**WHAT IS ASKED**: Transcribe only the lines of the listing below from the one holding "fill_sheet()" through the one holding "if empty is", inclusive, without any change.

**DATA SUPPLIED**:
____________________

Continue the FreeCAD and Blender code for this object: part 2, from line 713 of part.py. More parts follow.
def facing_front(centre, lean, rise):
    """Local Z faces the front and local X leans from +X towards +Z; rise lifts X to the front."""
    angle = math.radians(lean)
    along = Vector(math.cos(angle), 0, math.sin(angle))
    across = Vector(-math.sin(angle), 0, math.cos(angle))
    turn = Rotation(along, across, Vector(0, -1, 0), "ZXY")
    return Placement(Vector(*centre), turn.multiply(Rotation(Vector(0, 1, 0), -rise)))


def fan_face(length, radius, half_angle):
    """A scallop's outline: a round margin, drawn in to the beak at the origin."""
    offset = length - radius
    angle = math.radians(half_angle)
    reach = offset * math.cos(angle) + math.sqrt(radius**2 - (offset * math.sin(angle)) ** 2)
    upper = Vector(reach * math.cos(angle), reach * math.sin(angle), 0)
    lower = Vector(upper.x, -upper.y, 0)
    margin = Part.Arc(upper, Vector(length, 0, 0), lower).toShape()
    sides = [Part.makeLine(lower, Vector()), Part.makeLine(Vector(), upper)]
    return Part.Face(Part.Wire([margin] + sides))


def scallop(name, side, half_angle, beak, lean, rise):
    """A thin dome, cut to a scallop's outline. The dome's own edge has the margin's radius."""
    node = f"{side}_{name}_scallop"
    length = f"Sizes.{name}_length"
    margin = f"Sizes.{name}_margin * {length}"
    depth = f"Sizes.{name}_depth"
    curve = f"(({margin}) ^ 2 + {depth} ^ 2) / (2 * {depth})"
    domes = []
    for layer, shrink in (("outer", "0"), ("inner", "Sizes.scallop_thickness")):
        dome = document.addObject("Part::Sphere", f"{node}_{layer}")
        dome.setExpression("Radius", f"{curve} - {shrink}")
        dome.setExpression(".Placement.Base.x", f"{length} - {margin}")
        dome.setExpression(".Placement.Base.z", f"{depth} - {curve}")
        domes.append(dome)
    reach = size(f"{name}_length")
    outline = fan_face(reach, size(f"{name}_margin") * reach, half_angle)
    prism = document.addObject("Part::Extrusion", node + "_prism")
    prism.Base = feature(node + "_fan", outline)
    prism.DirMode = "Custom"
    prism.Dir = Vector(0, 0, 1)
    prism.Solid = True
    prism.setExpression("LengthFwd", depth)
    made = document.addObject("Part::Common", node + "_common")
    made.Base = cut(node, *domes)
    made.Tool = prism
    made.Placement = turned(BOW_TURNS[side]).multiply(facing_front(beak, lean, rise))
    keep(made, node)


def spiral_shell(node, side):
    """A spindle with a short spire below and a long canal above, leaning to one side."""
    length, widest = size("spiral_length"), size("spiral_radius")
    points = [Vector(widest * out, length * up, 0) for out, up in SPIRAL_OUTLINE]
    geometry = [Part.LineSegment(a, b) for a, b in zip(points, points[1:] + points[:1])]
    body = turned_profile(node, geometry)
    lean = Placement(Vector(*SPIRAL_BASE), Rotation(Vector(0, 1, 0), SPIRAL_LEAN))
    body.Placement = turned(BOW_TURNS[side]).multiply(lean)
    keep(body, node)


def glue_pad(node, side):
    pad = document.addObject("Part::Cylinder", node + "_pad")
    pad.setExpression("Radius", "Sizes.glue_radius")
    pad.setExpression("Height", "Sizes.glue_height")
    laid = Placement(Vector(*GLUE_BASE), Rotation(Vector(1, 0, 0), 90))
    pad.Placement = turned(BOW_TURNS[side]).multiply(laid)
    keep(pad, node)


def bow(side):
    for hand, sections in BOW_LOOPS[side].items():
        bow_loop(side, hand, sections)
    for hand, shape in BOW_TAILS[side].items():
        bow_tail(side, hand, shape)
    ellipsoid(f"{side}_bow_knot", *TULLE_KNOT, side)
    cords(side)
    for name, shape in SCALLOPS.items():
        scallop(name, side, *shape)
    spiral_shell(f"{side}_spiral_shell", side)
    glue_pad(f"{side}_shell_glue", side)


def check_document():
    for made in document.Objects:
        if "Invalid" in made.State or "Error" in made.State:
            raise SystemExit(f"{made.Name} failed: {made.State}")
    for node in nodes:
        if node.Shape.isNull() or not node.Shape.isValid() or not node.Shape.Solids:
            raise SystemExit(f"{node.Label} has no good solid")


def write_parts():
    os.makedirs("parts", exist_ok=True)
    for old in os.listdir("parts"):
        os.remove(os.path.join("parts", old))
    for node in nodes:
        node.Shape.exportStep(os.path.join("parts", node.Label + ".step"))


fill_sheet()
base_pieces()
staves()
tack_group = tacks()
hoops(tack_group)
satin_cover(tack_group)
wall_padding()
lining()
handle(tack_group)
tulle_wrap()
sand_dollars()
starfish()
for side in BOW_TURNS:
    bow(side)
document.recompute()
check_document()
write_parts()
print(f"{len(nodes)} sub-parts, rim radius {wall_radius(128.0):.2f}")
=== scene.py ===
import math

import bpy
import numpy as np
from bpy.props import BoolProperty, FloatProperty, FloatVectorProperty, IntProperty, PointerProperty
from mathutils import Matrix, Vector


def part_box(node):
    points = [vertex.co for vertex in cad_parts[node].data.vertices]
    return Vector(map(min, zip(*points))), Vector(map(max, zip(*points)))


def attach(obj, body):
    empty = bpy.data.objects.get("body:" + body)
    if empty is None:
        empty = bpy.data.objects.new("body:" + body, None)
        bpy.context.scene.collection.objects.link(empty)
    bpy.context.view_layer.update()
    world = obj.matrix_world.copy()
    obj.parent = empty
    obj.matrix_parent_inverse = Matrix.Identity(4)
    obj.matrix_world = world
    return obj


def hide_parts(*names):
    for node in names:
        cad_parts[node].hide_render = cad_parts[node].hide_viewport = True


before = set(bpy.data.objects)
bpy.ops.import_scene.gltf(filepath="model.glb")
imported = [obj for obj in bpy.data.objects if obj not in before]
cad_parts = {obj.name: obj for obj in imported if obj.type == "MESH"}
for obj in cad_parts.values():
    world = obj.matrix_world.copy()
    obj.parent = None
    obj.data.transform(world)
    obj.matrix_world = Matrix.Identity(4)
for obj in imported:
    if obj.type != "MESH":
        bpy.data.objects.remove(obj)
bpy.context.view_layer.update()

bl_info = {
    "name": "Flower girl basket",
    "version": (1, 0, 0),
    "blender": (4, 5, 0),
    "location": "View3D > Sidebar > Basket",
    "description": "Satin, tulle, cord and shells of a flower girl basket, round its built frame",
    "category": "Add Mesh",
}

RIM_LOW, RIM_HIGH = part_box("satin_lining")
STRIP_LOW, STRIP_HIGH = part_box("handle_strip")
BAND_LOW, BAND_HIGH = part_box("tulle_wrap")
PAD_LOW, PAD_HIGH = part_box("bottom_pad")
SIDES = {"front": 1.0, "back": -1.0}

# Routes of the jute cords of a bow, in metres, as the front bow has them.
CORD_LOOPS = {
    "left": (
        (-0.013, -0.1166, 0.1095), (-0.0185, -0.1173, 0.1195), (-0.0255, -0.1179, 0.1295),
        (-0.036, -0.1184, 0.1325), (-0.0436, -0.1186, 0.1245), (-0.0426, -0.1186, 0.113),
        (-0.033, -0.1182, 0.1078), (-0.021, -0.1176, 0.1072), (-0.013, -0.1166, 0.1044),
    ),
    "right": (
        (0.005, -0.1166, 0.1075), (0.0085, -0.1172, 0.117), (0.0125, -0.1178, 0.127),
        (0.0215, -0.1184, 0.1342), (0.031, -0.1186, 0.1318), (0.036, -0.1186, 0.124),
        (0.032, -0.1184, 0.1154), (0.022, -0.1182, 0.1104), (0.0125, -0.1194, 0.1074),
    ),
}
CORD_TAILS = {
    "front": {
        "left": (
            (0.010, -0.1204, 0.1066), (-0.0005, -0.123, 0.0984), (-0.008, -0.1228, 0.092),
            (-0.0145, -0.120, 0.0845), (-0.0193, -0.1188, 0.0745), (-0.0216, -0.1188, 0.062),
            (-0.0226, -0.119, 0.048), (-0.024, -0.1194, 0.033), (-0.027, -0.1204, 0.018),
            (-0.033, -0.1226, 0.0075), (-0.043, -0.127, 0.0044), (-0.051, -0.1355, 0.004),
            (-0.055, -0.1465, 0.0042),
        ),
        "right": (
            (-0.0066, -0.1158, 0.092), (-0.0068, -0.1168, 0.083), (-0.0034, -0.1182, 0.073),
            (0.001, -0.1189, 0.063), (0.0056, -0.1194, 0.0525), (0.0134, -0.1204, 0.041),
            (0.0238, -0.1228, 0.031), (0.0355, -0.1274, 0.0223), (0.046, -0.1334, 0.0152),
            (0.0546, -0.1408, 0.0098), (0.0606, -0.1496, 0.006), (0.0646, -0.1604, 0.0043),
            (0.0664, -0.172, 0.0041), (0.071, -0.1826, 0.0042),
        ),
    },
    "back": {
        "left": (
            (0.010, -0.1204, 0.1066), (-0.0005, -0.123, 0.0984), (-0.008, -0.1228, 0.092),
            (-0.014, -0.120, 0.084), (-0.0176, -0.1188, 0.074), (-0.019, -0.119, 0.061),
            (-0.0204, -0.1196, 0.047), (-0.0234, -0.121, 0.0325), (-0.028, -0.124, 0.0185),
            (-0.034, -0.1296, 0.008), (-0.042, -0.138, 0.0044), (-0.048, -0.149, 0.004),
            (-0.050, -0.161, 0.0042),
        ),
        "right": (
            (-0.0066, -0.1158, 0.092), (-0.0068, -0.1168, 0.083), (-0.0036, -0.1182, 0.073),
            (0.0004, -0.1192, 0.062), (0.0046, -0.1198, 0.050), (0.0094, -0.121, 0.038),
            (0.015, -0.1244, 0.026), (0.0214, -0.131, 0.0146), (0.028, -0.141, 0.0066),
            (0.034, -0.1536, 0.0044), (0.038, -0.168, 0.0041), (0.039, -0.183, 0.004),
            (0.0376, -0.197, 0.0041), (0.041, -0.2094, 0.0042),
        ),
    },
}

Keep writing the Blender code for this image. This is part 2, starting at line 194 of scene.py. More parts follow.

____________________

**REPLY TO THE EXERCISE**:
fill_sheet()
base_pieces()
staves()
tack_group = tacks()
hoops(tack_group)
satin_cover(tack_group)
wall_padding()
lining()
handle(tack_group)
tulle_wrap()
sand_dollars()
starfish()
for side in BOW_TURNS:
    bow(side)
document.recompute()
check_document()
write_parts()
print(f"{len(nodes)} sub-parts, rim radius {wall_radius(128.0):.2f}")
=== scene.py ===
import math

import bpy
import numpy as np
from bpy.props import BoolProperty, FloatProperty, FloatVectorProperty, IntProperty, PointerProperty
from mathutils import Matrix, Vector


def part_box(node):
    points = [vertex.co for vertex in cad_parts[node].data.vertices]
    return Vector(map(min, zip(*points))), Vector(map(max, zip(*points)))


def attach(obj, body):
    empty = bpy.data.objects.get("body:" + body)
    if empty is None:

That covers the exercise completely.